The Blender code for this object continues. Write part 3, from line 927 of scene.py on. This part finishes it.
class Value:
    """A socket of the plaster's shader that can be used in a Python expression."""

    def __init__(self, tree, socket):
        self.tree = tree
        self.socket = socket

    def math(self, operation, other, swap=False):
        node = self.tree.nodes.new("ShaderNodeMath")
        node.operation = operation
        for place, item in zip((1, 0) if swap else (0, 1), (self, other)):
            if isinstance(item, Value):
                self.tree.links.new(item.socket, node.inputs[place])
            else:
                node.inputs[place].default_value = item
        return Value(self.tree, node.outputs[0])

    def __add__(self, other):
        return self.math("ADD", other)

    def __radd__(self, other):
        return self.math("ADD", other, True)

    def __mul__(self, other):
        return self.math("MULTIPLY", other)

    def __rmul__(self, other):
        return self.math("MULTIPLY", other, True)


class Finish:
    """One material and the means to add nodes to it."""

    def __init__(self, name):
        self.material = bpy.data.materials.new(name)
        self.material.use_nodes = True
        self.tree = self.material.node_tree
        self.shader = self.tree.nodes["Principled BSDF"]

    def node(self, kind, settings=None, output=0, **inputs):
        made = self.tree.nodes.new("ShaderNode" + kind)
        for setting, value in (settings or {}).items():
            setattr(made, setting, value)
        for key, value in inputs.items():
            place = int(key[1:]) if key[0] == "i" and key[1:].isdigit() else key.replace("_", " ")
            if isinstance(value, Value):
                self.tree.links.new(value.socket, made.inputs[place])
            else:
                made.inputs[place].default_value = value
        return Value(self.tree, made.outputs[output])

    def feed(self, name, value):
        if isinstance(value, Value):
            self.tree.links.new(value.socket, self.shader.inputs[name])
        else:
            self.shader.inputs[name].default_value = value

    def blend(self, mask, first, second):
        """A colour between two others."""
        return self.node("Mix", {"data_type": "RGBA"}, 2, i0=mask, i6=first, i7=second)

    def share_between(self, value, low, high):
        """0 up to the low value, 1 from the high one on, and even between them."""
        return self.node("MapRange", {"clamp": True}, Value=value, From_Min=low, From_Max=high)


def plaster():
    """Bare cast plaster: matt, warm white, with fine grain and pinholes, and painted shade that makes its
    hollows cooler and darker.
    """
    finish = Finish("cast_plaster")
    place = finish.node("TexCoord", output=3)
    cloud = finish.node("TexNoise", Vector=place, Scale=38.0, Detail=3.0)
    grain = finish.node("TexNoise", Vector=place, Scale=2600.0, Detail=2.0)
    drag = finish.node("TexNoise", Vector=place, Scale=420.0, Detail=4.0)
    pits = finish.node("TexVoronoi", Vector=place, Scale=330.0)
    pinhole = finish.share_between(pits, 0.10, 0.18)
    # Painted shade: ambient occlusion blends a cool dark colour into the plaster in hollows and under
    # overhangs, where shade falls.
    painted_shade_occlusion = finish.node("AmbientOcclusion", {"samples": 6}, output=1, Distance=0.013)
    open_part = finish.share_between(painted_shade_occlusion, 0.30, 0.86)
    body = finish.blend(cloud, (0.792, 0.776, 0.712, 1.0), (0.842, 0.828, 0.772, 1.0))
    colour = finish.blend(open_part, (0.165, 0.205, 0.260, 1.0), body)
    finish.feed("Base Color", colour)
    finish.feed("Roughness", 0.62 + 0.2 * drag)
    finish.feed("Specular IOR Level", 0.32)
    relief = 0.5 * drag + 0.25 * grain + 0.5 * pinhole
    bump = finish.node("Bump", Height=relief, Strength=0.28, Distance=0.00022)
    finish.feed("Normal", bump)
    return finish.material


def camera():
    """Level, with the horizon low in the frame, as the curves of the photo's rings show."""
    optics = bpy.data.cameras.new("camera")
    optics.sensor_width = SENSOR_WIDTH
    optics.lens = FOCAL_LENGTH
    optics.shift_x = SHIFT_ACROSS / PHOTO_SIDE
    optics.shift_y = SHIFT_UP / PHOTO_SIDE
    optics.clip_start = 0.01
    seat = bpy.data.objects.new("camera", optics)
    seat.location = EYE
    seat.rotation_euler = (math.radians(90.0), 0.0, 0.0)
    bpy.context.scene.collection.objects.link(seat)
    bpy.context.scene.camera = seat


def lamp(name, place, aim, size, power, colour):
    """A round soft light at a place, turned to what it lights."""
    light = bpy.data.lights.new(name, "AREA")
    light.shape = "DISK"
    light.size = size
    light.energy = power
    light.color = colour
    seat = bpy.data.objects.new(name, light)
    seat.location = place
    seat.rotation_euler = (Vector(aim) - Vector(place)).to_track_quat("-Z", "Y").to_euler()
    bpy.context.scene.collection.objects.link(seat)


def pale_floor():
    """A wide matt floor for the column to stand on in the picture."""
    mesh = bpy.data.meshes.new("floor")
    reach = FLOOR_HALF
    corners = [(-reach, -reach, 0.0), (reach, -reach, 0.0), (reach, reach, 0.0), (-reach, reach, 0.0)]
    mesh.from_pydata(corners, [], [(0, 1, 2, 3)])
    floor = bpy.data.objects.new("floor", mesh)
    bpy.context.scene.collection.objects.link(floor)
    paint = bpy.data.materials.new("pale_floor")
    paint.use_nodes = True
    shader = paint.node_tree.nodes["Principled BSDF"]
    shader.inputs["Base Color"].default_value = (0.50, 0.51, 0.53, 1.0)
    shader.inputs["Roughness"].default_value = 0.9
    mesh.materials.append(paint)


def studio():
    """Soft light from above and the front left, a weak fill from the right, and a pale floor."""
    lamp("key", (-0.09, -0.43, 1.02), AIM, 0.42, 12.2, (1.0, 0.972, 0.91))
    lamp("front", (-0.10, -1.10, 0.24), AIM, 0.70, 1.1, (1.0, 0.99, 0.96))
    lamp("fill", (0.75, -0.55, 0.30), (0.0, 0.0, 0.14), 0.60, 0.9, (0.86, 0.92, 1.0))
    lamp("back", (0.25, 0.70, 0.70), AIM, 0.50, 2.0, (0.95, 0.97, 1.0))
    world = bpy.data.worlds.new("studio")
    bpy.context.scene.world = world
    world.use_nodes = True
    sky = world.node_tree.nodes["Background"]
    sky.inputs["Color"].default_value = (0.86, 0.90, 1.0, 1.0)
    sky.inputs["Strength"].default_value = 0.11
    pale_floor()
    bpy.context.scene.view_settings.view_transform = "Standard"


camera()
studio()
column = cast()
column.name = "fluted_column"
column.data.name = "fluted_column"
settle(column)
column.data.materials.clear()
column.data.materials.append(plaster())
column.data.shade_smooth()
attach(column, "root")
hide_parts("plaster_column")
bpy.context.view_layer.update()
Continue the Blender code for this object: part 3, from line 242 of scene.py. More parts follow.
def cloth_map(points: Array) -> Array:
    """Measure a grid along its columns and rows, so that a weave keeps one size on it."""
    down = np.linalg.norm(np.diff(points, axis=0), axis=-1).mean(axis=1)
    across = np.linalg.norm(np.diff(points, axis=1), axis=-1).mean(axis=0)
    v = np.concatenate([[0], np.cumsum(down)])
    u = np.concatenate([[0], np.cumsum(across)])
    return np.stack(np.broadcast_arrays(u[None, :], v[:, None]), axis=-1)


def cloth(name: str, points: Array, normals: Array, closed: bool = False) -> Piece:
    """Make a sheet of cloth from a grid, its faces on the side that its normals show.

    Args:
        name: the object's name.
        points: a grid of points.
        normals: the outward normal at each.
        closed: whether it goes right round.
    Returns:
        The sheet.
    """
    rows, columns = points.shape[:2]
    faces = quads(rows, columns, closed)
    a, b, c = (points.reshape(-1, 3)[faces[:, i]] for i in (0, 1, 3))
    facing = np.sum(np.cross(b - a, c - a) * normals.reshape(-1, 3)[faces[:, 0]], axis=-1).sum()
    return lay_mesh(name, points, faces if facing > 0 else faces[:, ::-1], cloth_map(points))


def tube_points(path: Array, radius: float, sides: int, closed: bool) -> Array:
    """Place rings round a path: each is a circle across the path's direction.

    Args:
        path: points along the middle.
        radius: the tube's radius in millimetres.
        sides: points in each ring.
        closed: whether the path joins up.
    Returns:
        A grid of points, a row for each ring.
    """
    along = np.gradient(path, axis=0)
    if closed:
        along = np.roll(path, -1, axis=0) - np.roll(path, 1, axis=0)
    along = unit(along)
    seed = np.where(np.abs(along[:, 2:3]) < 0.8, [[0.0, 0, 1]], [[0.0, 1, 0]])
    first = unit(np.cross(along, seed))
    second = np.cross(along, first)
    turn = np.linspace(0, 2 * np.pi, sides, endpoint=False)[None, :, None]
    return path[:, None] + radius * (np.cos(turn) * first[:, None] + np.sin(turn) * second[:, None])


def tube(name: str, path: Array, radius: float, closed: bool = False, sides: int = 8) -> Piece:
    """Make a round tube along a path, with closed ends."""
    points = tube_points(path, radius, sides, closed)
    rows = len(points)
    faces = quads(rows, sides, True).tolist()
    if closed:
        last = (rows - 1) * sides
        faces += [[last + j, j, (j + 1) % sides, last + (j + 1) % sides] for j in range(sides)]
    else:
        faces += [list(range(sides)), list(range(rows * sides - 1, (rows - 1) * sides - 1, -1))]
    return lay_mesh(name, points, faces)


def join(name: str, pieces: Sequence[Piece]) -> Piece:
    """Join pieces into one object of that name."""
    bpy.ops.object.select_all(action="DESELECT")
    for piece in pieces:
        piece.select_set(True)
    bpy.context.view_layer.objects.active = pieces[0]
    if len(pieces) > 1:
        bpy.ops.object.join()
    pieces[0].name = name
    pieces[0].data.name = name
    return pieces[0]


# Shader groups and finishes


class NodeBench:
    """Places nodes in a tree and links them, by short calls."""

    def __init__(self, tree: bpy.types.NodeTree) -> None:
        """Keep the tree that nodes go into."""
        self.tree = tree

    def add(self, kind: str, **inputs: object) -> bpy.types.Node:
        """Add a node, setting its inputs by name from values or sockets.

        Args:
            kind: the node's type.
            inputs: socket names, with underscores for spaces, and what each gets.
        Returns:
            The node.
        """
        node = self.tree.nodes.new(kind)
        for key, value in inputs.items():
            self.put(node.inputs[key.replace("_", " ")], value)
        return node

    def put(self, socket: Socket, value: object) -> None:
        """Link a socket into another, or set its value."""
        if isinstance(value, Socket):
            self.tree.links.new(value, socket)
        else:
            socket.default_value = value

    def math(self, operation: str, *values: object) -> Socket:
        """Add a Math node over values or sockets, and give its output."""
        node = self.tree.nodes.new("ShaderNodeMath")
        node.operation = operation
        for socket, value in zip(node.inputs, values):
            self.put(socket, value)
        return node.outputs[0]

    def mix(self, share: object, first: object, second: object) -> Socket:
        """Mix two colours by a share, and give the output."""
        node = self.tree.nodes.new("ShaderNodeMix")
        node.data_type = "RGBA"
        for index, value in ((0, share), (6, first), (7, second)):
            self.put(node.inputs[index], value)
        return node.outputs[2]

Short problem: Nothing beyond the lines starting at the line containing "Continue the Blender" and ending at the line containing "return lay_mesh(name, points, faces if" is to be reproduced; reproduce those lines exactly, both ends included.

Complete response:
Continue the Blender code for this object: part 3, from line 242 of scene.py. More parts follow.
def cloth_map(points: Array) -> Array:
    """Measure a grid along its columns and rows, so that a weave keeps one size on it."""
    down = np.linalg.norm(np.diff(points, axis=0), axis=-1).mean(axis=1)
    across = np.linalg.norm(np.diff(points, axis=1), axis=-1).mean(axis=0)
    v = np.concatenate([[0], np.cumsum(down)])
    u = np.concatenate([[0], np.cumsum(across)])
    return np.stack(np.broadcast_arrays(u[None, :], v[:, None]), axis=-1)


def cloth(name: str, points: Array, normals: Array, closed: bool = False) -> Piece:
    """Make a sheet of cloth from a grid, its faces on the side that its normals show.

    Args:
        name: the object's name.
        points: a grid of points.
        normals: the outward normal at each.
        closed: whether it goes right round.
    Returns:
        The sheet.
    """
    rows, columns = points.shape[:2]
    faces = quads(rows, columns, closed)
    a, b, c = (points.reshape(-1, 3)[faces[:, i]] for i in (0, 1, 3))
    facing = np.sum(np.cross(b - a, c - a) * normals.reshape(-1, 3)[faces[:, 0]], axis=-1).sum()
    return lay_mesh(name, points, faces if facing > 0 else faces[:, ::-1], cloth_map(points))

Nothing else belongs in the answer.